[START]

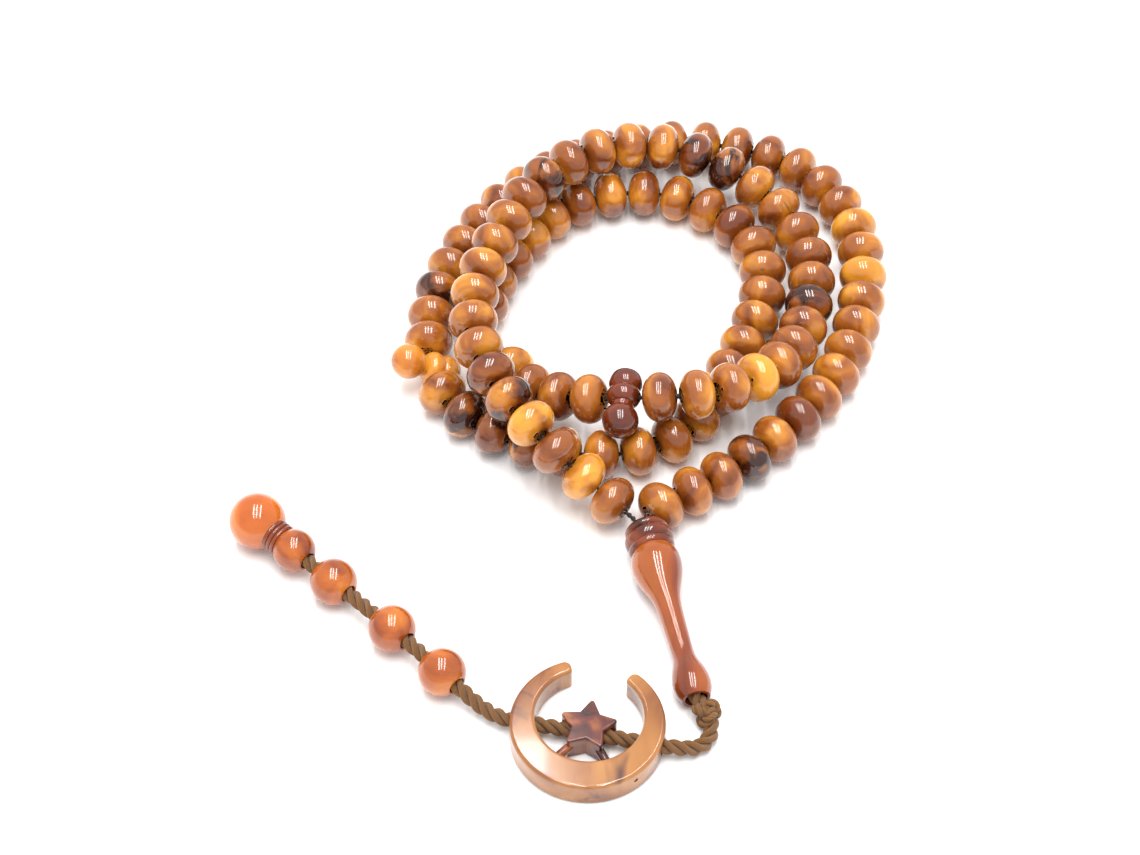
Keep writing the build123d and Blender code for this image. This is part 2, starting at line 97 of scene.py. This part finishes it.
# Matt white card: a faint, wide unevenness in its tone
card, card_out = new_material("matt_white_card")
card_place = add_node(card, "ShaderNodeTexCoord")
card_noise = add_node(card, "ShaderNodeTexNoise", {"Vector": card_place.outputs["Object"], "Scale": 3.0})
card_tone = add_node(card, "ShaderNodeValToRGB", {"Fac": card_noise.outputs["Fac"]},
                     stops=[(0.3, paint("#f6f6f6")), (0.7, paint("#fafafa"))])
card_shader = add_node(card, "ShaderNodeBsdfPrincipled",
                       {"Base Color": card_tone.outputs["Color"], "Roughness": 0.7,
                        "Specular IOR Level": 0.2})
card.node_tree.links.new(card_shader.outputs[0], card_out.inputs["Surface"])
bpy.ops.mesh.primitive_plane_add(size=6, location=(0, 0, -0.0002))
table = bpy.context.object
table.name = "table_card"
table.data.materials.append(card)

world = bpy.data.worlds.new("white_room")
world.use_nodes = True
world.node_tree.nodes["Background"].inputs["Color"].default_value = (1, 1, 1, 1)
world.node_tree.nodes["Background"].inputs["Strength"].default_value = 0.95
bpy.context.scene.world = world
# Each light faces straight down: its place, width, depth and power
studio_lights = {
    "overhead_panel": ((0.0, 0.0, 1.3), 0.8, 0.8, 2.0),
    "strip_left": ((-0.19, 0.02, 0.80), 0.040, 0.90, 3.0),
    "strip_middle": ((-0.03, 0.02, 0.82), 0.032, 0.90, 2.4),
    "strip_right": ((0.17, 0.02, 0.80), 0.040, 0.90, 3.0),
}
for name, (place, width, depth, power) in studio_lights.items():
    bpy.ops.object.light_add(type="AREA", location=place)
    light = bpy.context.object
    light.name = name
    light.data.shape = "RECTANGLE"
    light.data.size = width
    light.data.size_y = depth
    light.data.energy = power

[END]

- **WHAT TO WORK ON**
Repeat, exactly and only, the lines from the beginning of the material through the line that contains "table.data.materials.append(card)".

- **TASK RESULT**
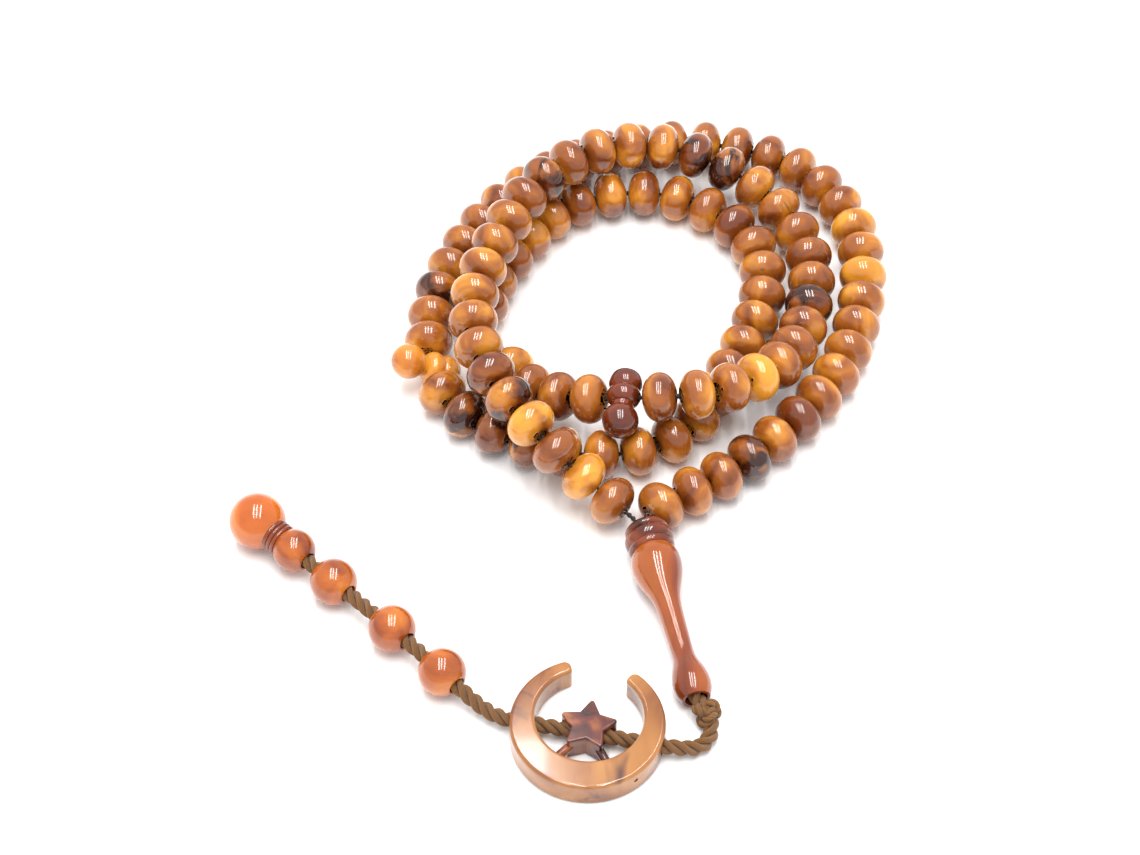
Keep writing the build123d and Blender code for this image. This is part 2, starting at line 97 of scene.py. This part finishes it.
# Matt white card: a faint, wide unevenness in its tone
card, card_out = new_material("matt_white_card")
card_place = add_node(card, "ShaderNodeTexCoord")
card_noise = add_node(card, "ShaderNodeTexNoise", {"Vector": card_place.outputs["Object"], "Scale": 3.0})
card_tone = add_node(card, "ShaderNodeValToRGB", {"Fac": card_noise.outputs["Fac"]},
                     stops=[(0.3, paint("#f6f6f6")), (0.7, paint("#fafafa"))])
card_shader = add_node(card, "ShaderNodeBsdfPrincipled",
                       {"Base Color": card_tone.outputs["Color"], "Roughness": 0.7,
                        "Specular IOR Level": 0.2})
card.node_tree.links.new(card_shader.outputs[0], card_out.inputs["Surface"])
bpy.ops.mesh.primitive_plane_add(size=6, location=(0, 0, -0.0002))
table = bpy.context.object
table.name = "table_card"
table.data.materials.append(card)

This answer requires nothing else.